S. Léon. (serm. 8 sur la passion). Le crime des Juifs surpasse de beaucoup la faute de Pilate, mais il ne laisse pas toutefois d'être coupable, lui qui sacrifie ses convictions personnelles pour se rendre complice du crime d'autrui: «Alors il leur accorda la délivrance de Barrabas, et après avoir fait flageller Jésus, il le leur livra pour être crucifié». - S. Jér. Pilate ne fit en cela qu'exécuter la loi romaine, qui ordonnait de flageller d'abord celui qui devait être crucifié. Jésus fut donc livré aux soldats pour être flagellé, et les coups de fouets déchirèrent le corps si saint, et cette poitrine où Dieu reposait. - S. Aug. Voici qu'on s'apprête à flageller le Seigneur, voici qu'on le frappe, sa peau se déchire sous la violence des coups de fouets, et ces coups, que la cruauté multiplie, laissent sur ses épaules leurs traces sanglantes. O douleur ! Un Dieu est là étendu devant l'homme, et il souffre le châtiment des vils criminels, lui en qui on n'a pu trouver aucune trace de péché. - S. Jér. Or, tout cela s'est fait, parce qu'il est écrit: «De nombreux coups de fouets sont réservés aux pécheurs» (Ps 32,10), et que cette flagellation nous en délivre. Pilate, en se lavant les mains, proclame que les oeuvres des Gentils sont purifiées, et que nous devenons étrangers à l'impiété des Juifs.

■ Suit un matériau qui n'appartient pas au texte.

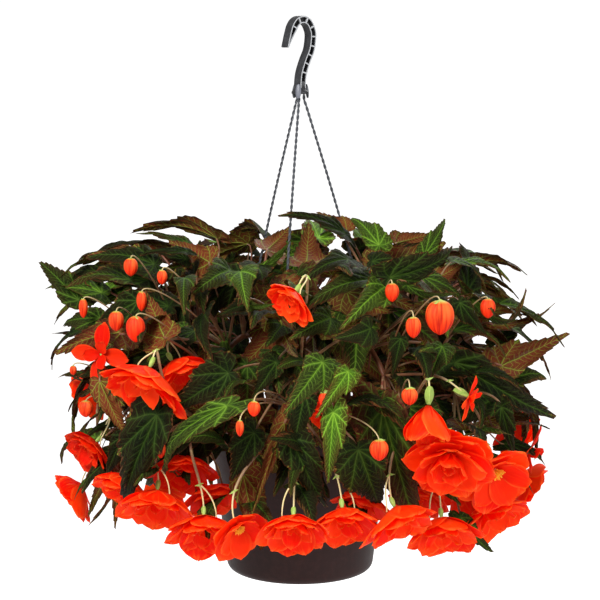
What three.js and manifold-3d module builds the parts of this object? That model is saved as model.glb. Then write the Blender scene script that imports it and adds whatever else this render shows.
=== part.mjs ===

S. Hil. (can. 33). A l'instigation des prêtres, le peuple choisit Barrabas, dont le nom signifie le fils du père. Ce nom est une prophétie de la future infidélité des Juifs, qui préféreront à Jésus-Christ, l'antéchrist le fils du péché. - S. Jér. Barrabas, l'homme qui excitait des séditions, et qui est délivré à la demande des Juifs, est la figure du démon qui règne jusqu'à présent sur eux, et leur rend ainsi toute paix impossible.